MAY 1989 Eric Grubman
Class Notes
1984
MAY 1989 Eric Grubman

In recent months, my colleague from the class of'83, Ken Johnson, has repeatedly made reference to my imminent demise. Ken feels that I drain a certain percentage of his readership with my marginally entertaining columns. He takes great pleasure in the fact that my term as class secretary is rapidly coming to a close. However, I don't plan to go peacefully. I want to finish my term with a bang. So here goes.

Daniel Skiest has graduated from Case Western Reserve Medical School and has begun his internship at the University of Maryland Hospital. This tidbit was forwarded to me from the Ohio Jewish Chronicle. Dan is planning to specialize in "nubile blonde women with birth marks in embarrassing places." I wish him all the luck in the world and hope to spend a few days with him as soon as his practice is established.

Well, that was a marginally amusing item, if I do say so myself. Before I really get on a roll, I'd like to take a moment for a brief Reunion tip.
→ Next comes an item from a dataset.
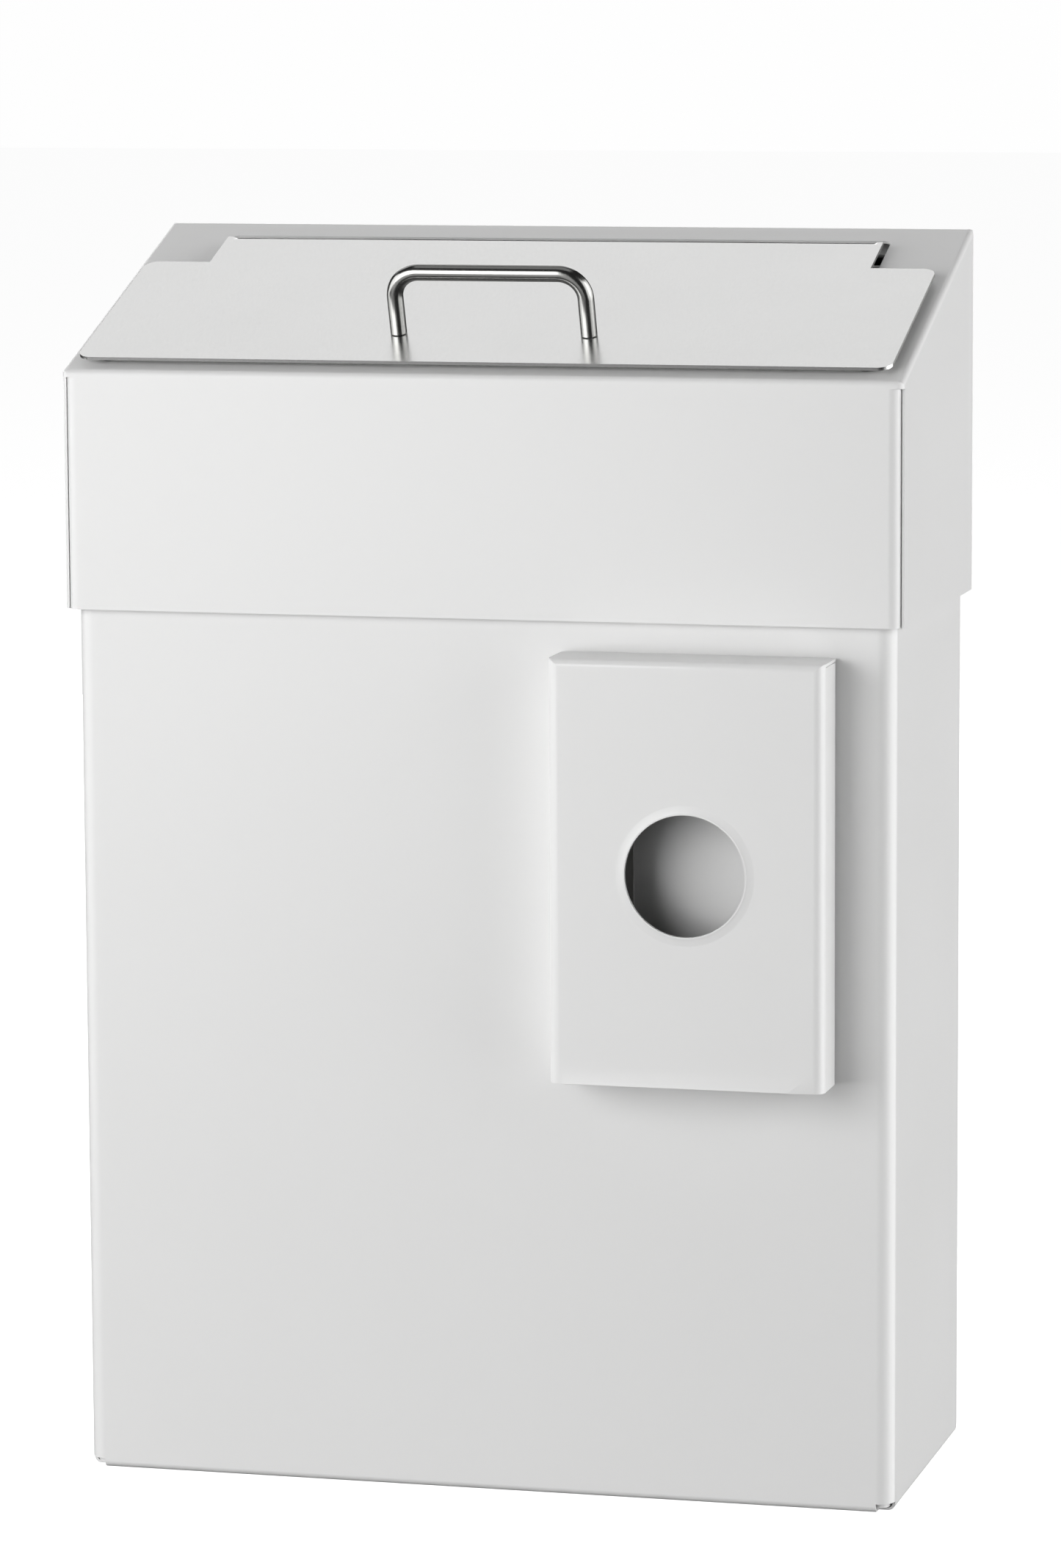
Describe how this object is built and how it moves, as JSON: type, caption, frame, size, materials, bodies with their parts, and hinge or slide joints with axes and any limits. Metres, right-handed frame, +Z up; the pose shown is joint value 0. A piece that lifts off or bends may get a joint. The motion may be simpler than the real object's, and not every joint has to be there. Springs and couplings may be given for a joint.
{
  "type": "wall-mounted waste bin with bag dispenser",
  "caption": "Wall-mounted folded-steel waste bin with a lift-off sloping hood, a hinged stainless lid with a bow handle, and a bag dispenser on the front.",
  "frame": {"origin": "bottom of the bin, at the middle of its overall width and of its overall depth", "axes": "+X to the right seen from the front, +Y from the front towards the wall, +Z up"},
  "size_m": [0.307, 0.1546, 0.449],
  "materials": {
    "white_paint": "white powder coat, satin, fine orange peel",
    "stainless": "stainless steel sheet and rod, fine satin grain",
    "zinc": "bright zinc plated steel",
    "rubber": "black moulded rubber, matt"
  },
  "bodies": {
    "root": {"body_shell": "white_paint", "bottom_plate": "white_paint", "back_panel": "white_paint", "hanger_rail_upper": "zinc", "hanger_rail_lower": "zinc", "shell_rivet_left_1": "zinc", "shell_rivet_left_2": "zinc", "shell_rivet_left_3": "zinc", "shell_rivet_right_1": "zinc", "shell_rivet_right_2": "zinc", "shell_rivet_right_3": "zinc", "bag_ring_bracket_left": "zinc", "bag_ring_bracket_right": "zinc", "bag_ring": "stainless", "dispenser_stud_1": "zinc", "dispenser_stud_2": "zinc", "dispenser_stud_3": "zinc", "dispenser_stud_4": "zinc", "stud_nut_1": "zinc", "stud_nut_2": "zinc", "stud_nut_3": "zinc", "stud_nut_4": "zinc"},
    "hood": {"hood_shell": "white_paint", "hood_rest_left": "white_paint", "hood_rest_right": "white_paint", "hinge_rod": "zinc", "hinge_bracket_left": "zinc", "hinge_bracket_right": "zinc", "rod_clip_left": "zinc", "rod_clip_right": "zinc", "lid_bumper_1": "rubber", "lid_bumper_2": "rubber", "lid_bumper_3": "rubber", "lid_bumper_4": "rubber"},
    "lid": {"lid_flap": "stainless", "lid_handle": "stainless", "handle_washer_left": "zinc", "handle_washer_right": "zinc", "handle_screw_left": "zinc", "handle_screw_right": "zinc"},
    "dispenser_cover": {"dispenser_cover": "white_paint"}
  },
  "joints": [
    {"name": "hood_lift", "type": "slide", "parent": "root", "child": "hood", "axis": [0, 0, 1], "range_m": [0, 0.08]},
    {"name": "lid_hinge", "type": "hinge", "parent": "hood", "child": "lid", "pos_m": [0, 0.05752, 0.43846], "axis": [-1, 0, 0], "range_deg": [0, 70]},
    {"name": "dispenser_lift", "type": "slide", "parent": "root", "child": "dispenser_cover", "axis": [0, 0, 1], "range_m": [0, 0.008]}
  ]
}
I recently called up Blunt, anonymously of course, and asked what happens to our married classmates in terms of housing at the Reunion. Do they get to room with their spouses, or are they forced to stay "with the guys/girls?" Well, it turns out that they let you stay with your spouse. The beauty is that they don't even check to see if you're really married! I mean, there's nothing to stop you from saying that you're married to, say, me, and the next thing you know, we're shacking up together. Well, I immediately took advantage of the possibilities. As of now, I'm "married" to 12 lucky female classmates. And more names are being added each week. I suggest you call Blunt today, and reserve a spouse, before all of the good ones are taken. And now back to our column, where, as you may recall, I was just getting on a roll.

Steve Kurtz has graduated from Duke Law School, and become such a big shot that he doesn't even call his old friends anymore. Last I heard, Steve was working in N.Y.C., where I guess they don't have telephones and you can't buy a postage stamp.

Since graduation, Janice (Tanaka) Towers has added a last name, married, and had a son, J.J. Janice and husband Steve plan to fly in from Alaska for our Reunion. Janice reports that it got so cold in Alaska this winter, she had to "burn the dogs and eat the sleds just to survive."

Anjali Hulyalkar is in her final year at Dartmouth Medical School. After graduating, Anjali plans to do a residency in "tall, handsome men with heat rash around their private parts." Although I don't have all the facts, I'm pretty sure Anjali will be one of the pioneers in the field.

John Corsetti has graduated from dental school and is currently a dentist. This is a coincidence. I have a cavity. You can bet I'll be looking for John at Reunion, unless he gets a heat rash, in which case he'll probably be looking for Anjali.

As I glance over this month's column, I'm struck by several things. I notice that I have included five names, which I believe is a record high for me. Very little of what I wrote is true, which is about average for me. only used Rick Ehling's name once, which Is a record low for me. You know what? I like this job! I hate to disappoint Ken Johnson, but I think I'm going to run for reelection.